Deforestation and climate change
Statements on the contribution of deforestation to climate change vary, but are commonly reported to be close to 19 % of global emissions – higher than the emissions released by the entire global transport sector.
Deforestation is the result of the growing human population that demand more timber for products such as paper or furniture, and the conversion of forest for settlements, crops and livestock.
According to the Environmental Defense Fund (EDF), one of the world’s largest environmental organizations, 32 million acres of tropical rainforest were cut down every year between 2000 and 2009.
Unless we change the present system that rewards forest destruction, forest clearing will put another 200 billion tons of carbon into the atmosphere in coming decades…
— Environmental Defense Fund (EDF)
The Amazon, Earth’s largest rainforest, lost 20% of its forest in the last 40 years due to human activity. The island of Sumatra (Indonesia) lost 85% of its forests – mainly because of conversion for oil palm and pulp plantations. Many other forest areas across the planet are in the same danger (Russia’s boreal forest, Congo basin).

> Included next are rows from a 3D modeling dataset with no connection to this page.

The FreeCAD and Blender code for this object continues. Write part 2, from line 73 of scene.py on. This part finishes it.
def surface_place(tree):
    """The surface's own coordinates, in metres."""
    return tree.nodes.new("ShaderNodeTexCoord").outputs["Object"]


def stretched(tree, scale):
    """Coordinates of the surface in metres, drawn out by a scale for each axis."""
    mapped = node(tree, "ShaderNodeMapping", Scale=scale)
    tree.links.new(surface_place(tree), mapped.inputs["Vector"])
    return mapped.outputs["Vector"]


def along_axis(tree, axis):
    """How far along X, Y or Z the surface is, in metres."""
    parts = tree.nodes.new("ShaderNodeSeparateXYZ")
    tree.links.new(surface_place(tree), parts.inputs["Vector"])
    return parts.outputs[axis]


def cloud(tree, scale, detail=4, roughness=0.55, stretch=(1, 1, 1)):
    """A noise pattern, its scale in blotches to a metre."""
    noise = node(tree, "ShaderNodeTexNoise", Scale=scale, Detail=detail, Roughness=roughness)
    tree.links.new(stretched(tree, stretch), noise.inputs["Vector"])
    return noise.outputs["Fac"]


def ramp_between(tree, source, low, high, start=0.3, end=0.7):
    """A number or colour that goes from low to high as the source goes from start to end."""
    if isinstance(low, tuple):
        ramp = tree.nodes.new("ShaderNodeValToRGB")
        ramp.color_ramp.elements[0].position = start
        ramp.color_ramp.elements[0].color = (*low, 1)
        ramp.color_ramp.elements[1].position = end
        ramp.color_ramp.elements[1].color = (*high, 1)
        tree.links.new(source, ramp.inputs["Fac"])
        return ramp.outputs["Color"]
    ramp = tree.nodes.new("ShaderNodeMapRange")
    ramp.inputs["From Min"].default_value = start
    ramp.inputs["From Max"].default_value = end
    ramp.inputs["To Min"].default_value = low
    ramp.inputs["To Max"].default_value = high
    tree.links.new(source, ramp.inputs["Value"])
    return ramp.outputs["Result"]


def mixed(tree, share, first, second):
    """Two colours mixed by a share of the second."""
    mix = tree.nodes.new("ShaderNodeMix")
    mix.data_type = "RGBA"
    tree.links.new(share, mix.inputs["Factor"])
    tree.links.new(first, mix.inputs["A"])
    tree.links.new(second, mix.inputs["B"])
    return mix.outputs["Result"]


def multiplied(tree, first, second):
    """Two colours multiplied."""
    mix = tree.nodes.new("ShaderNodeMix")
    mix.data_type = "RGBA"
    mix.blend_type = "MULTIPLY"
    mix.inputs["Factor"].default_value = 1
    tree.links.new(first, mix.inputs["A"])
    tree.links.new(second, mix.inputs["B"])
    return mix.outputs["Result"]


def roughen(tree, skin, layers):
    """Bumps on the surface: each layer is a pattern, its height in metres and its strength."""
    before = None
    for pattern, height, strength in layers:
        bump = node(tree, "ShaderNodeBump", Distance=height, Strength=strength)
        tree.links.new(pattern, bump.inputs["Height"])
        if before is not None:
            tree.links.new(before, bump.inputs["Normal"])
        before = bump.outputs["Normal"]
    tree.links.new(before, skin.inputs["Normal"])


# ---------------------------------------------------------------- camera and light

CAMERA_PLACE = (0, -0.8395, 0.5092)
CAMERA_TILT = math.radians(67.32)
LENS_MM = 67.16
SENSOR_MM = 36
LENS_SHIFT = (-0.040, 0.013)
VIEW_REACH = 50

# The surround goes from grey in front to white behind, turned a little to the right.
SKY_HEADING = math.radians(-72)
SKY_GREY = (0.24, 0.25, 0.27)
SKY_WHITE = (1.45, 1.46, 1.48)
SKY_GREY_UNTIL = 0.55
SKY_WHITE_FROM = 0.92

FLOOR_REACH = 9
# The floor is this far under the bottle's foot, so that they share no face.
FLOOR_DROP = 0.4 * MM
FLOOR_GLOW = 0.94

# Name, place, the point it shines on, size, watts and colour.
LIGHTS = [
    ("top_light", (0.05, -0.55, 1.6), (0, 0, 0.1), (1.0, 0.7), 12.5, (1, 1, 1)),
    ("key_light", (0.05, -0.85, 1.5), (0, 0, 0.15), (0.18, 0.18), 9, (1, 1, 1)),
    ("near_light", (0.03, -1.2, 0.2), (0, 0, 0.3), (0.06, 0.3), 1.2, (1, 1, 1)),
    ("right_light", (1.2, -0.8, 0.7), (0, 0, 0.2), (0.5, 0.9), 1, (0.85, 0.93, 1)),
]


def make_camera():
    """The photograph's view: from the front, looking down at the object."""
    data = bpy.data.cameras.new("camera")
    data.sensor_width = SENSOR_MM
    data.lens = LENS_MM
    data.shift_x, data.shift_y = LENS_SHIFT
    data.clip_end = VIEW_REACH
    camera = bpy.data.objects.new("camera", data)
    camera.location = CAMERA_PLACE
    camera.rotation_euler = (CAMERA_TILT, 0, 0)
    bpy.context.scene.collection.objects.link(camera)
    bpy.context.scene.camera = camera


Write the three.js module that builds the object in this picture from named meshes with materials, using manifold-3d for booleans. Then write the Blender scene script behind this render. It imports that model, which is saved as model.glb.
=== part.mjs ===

Deforestation is continuing at a frightening rate and consequently the potential of forests to contribute even more to the greenhouse gas emissions is massive. Actions to reduce deforestation will require local authorities to cooperate with worldwide organizations to adopt new strategies and regulations, better enforcement of existing laws, more severe punishments for illegal logging activities, and financial compensation for local communities that depend on the logging business.